19)  The form of notice, including the statement of grounds of appeal, is in common use. I have been able to find it readily in several other cases. If my apprehension that its terms are defective is correct, it is hardly surprising that confusion arises about the issues which properly arise on appeals under the Regulations.

 

20)  It is also somewhat difficult to reconcile what the letter accompanying the notice says about making arrangements to leave the UK with the suggestion that an application be made under the Rules. However, the overall sense of the notice and letter, read together, with invitations at the end to make further applications under the Rules or Regulations if their terms can be met, is that the threat of removal is wholly insubstantial.
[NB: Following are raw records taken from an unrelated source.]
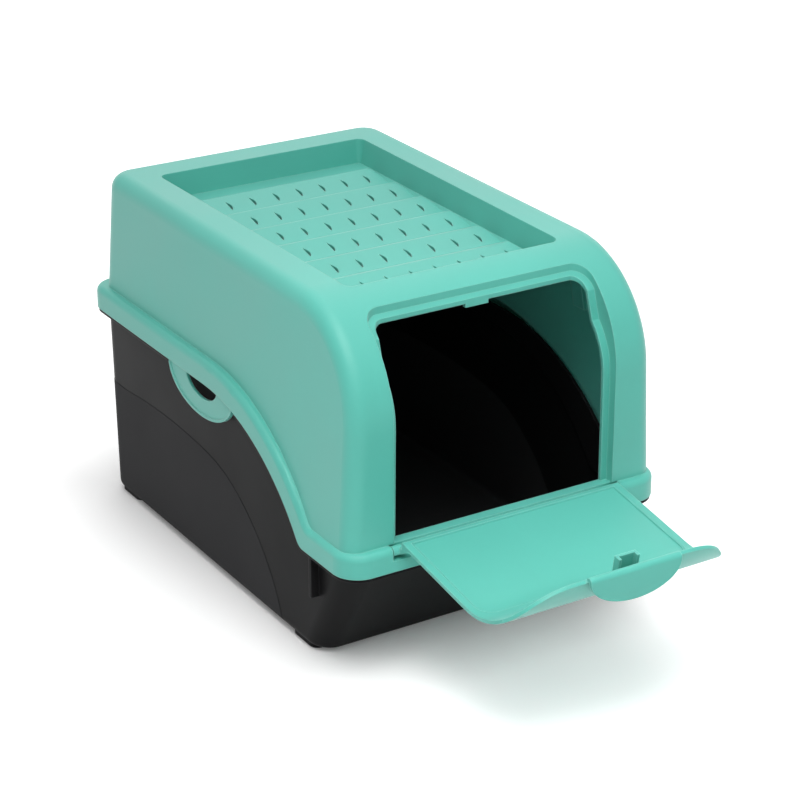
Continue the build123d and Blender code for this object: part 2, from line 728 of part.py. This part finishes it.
with BuildPart() as base_tub:
    add(tub_outside)
    add(side_panel.part)
    add(above_line(-lip_thickness / 2, sweep_gap), mode=Mode.SUBTRACT)
    add(tub_inside, mode=Mode.SUBTRACT)
    add(rim.part)
    for side in (-1, 1):
        with Locations((side * (tub_half_foot - 1), fin_y, fin_foot_z)):
            Box(fin_reach + 1, fin_thickness, rim_low - lip_thickness / 2 - fin_foot_z,
                align=(Align.MIN if side > 0 else Align.MAX, Align.CENTER, Align.MIN))
    with BuildSketch(Plane.XY):
        for y in (foot_front_y, foot_back_y):
            with Locations((foot_half_span, y), (-foot_half_span, y)):
                RectangleRounded(foot_width, foot_length, foot_corner)
    extrude(amount=tub_floor_z + tub_wall / 2)
base_tub.part.label = "base_tub"


# ---------------------------------------------------------------- side clips
def side_ellipse(center_y, half, drop, face_x, depth):
    """Half-moon that hangs under the parting line, from face_x inwards by depth."""
    with BuildPart() as moon:
        with BuildSketch(Plane.YZ.offset(face_x)):
            with Locations((center_y, rim_high)):
                Ellipse(half, drop)
        extrude(amount=-depth)
        add(above_line(-clip_seam), mode=Mode.SUBTRACT)
    return moon.part


clip_depth = clip_border_rise + clip_thickness
border_ring = side_ellipse(clip_center_y, clip_half, clip_drop, clip_face_x, clip_depth)
clip_recess = side_ellipse(clip_center_y, clip_half - clip_border, clip_drop - clip_border, clip_face_x,
                           clip_border_rise)
finger_hole = side_ellipse(clip_hole_y, clip_hole_half, clip_hole_drop, clip_face_x, clip_depth)

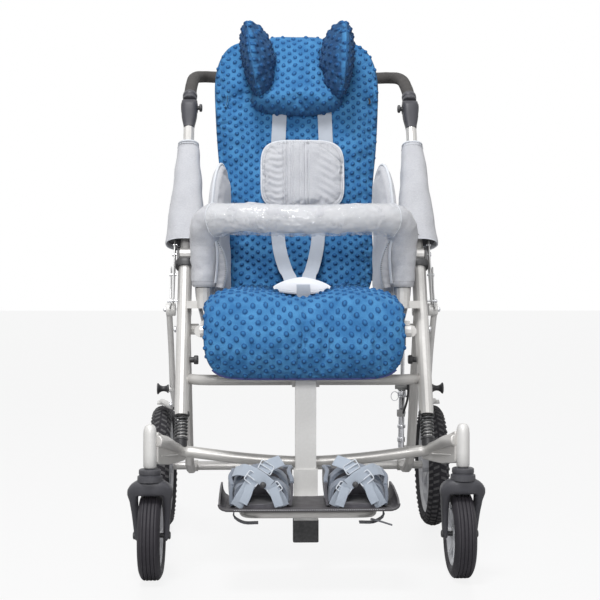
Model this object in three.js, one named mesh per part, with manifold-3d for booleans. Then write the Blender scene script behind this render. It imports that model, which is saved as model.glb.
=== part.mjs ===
// Special needs stroller: a folding tube frame on two casters and two rear wheels, with a tilting seat,
// a reclining backrest, a lifting safety bar and a telescopic legrest.
// Millimetres, +Z up. The child faces -Y, so the child's left is +X. The origin is on the floor, under the
// middle of the outer box.
import * as THREE from "three";
import { mergeVertices } from "three/addons/utils/BufferGeometryUtils.js";
import Module from "manifold-3d";

const wasm = await Module();
wasm.setup();

// Clearances and tolerances
const gap = 0.3; // between pieces that touch
const runningGap = 0.5; // between pieces that slide or turn on each other
const overrun = 2; // how far a cutting tool passes the face it cuts
const weldTolerance = 0.001; // vertices nearer than this are one vertex

// Stance
const rearWheelRadius = 151;
const rearAxleY = 280;
const wheelbase = 560;
const casterRadius = 89;
const casterTrail = 40;
const casterAxleY = rearAxleY - wheelbase;
const swivelY = casterAxleY - casterTrail;

// Widths, which all follow the width over the seat rails
const seatRailTrack = 432;
const seatSideSpace = 44; // from a seat rail to the main tube beside it
const casterSideSpace = 52; // from a main tube to the caster's stem
const wheelSideSpace = 75; // from a main tube to the rear wheel
const frameTrack = seatRailTrack + 2 * seatSideSpace;
const casterTrack = frameTrack + 2 * casterSideSpace;
const rearTrack = frameTrack + 2 * wheelSideSpace;

// Main tubes, which lean back from the front arch to the handle
const mainLean = THREE.MathUtils.degToRad(21.7);
const foldPivotY = -29;
const foldPivotZ = 666;
const mainTubeLength = 343;
const mainTubeHalfWidth = 15.5;
const mainTubeHalfDepth = 19;
const upperTubeRadius = 12.5;
const handlePivotHeight = 376; // along the tube, above the fold pivot

// Seat
const seatPivotY = -72;
const seatRailZ = 500;
const seatRailRadius = 12.5;
const seatPanThickness = 8;
const seatRailFrontY = -250;
const seatPanFrontY = -236;
const seatPanRearY = 44;
const reclinePivotY = 62;

// Legrest
const kneeY = -240;
const kneeZ = 398;
const postWidth = 43;
const postDepth = 24;

const sides = [
  ["right", -1],
  ["left", 1],
];

// Materials
function finish(color, roughness, metalness) {
  return new THREE.MeshStandardMaterial({ color, roughness, metalness });
}
const silver = finish(0xc9c8c6, 0.4, 0.6);
const chrome = finish(0xdadada, 0.15, 1);
const darkPlastic = finish(0x47484b, 0.6, 0);
const blackPlastic = finish(0x222224, 0.55, 0);
const rubber = finish(0x333336, 0.85, 0);
const wheelSilver = finish(0xbfc0c2, 0.45, 0.3);
const greyCloth = finish(0xb9babf, 0.95, 0);
const blueCloth = finish(0x2f74b0, 0.98, 0);
const webbing = finish(0xb4bac6, 0.9, 0);
const boardGrey = finish(0x2b2c30, 0.9, 0);

// Builders

function solidOf(geometry) {
  const bare = geometry.clone();
  bare.deleteAttribute("normal");
  bare.deleteAttribute("uv");
  const merged = mergeVertices(bare, weldTolerance);
  const vertProperties = merged.attributes.position.array;
  const triVerts = new Uint32Array(merged.index.array);
  return new wasm.Manifold(new wasm.Mesh({ numProp: 3, vertProperties, triVerts }));
}

function geometryOf(solid) {
  const mesh = solid.getMesh();
  const geometry = new THREE.BufferGeometry();
  geometry.setAttribute("position", new THREE.BufferAttribute(mesh.vertProperties.slice(), 3));
  geometry.setIndex(new THREE.BufferAttribute(mesh.triVerts.slice(), 1));
  geometry.computeVertexNormals();
  return geometry;
}

function join(...geometries) {
  return geometryOf(geometries.map(solidOf).reduce((whole, piece) => whole.add(piece)));
}

function cut(geometry, ...tools) {
  return geometryOf(tools.map(solidOf).reduce((whole, tool) => whole.subtract(tool), solidOf(geometry)));
}

// Closed skin over rings of points that have as many points each, capped at both ends and facing out.
function skin(rings) {
  const count = rings[0].length;
  const points = rings.flat();
  const middle = (ring) => ring.reduce((sum, p) => sum.add(p), new THREE.Vector3()).divideScalar(count);
  points.push(middle(rings[0]), middle(rings[rings.length - 1]));
  const index = [];
  for (let r = 0; r + 1 < rings.length; r++) {
    for (let k = 0; k < count; k++) {
      const a = r * count + k;
      const b = r * count + ((k + 1) % count);
      index.push(a, b, b + count, a, b + count, a + count);
    }
  }
  const last = (rings.length - 1) * count;
  for (let k = 0; k < count; k++) {
    const next = (k + 1) % count;
    index.push(points.length - 2, next, k);
    index.push(points.length - 1, last + k, last + next);
  }
  let volume = 0;
  for (let i = 0; i < index.length; i += 3) {
    volume += points[index[i]].dot(points[index[i + 1]].clone().cross(points[index[i + 2]]));
  }
  if (volume < 0) index.reverse();
  const geometry = new THREE.BufferGeometry().setFromPoints(points);
  geometry.setIndex(index);
  geometry.computeVertexNormals();
  return geometry;
}

function sectionPoints(halfX, halfY, count, power) {
  return Array.from({ length: count }, (_, k) => {
    const angle = ((k + 0.5) / count) * 2 * Math.PI;
    const bend = (value) => Math.sign(value) * Math.abs(value) ** (2 / power);
    return new THREE.Vector2(halfX * bend(Math.cos(angle)), halfY * bend(Math.sin(angle)));
  });
}

// Round or oval bar of one section along a smooth curve.
function tube(points, halfX, halfY, steps, count) {
  const path = new THREE.CatmullRomCurve3(points.map((p) => new THREE.Vector3(...p)), false, "centripetal");
  const section = new THREE.Shape(sectionPoints(halfX, halfY, count, 2));
  return new THREE.ExtrudeGeometry(section, { steps, bevelEnabled: false, extrudePath: path });
}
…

That is the decisive point in this appeal.

 

 

 

 

 

21)  In the present case, the determination of the First-tier Tribunal should have dismissed the appeal under reference to Article 8, rather than “making no findings” at ¶31, because there was a ground and a duty to resolve it. The determination should not have referred at ¶32 to the respondent’s decision being “in accordance with the law and Immigration Rules and with the Regulations”, because there was no ground of appeal under the Rules. However, the final decision is simply, “the appeal is dismissed”. That correctly disposes of all issues, so the determination shall stand.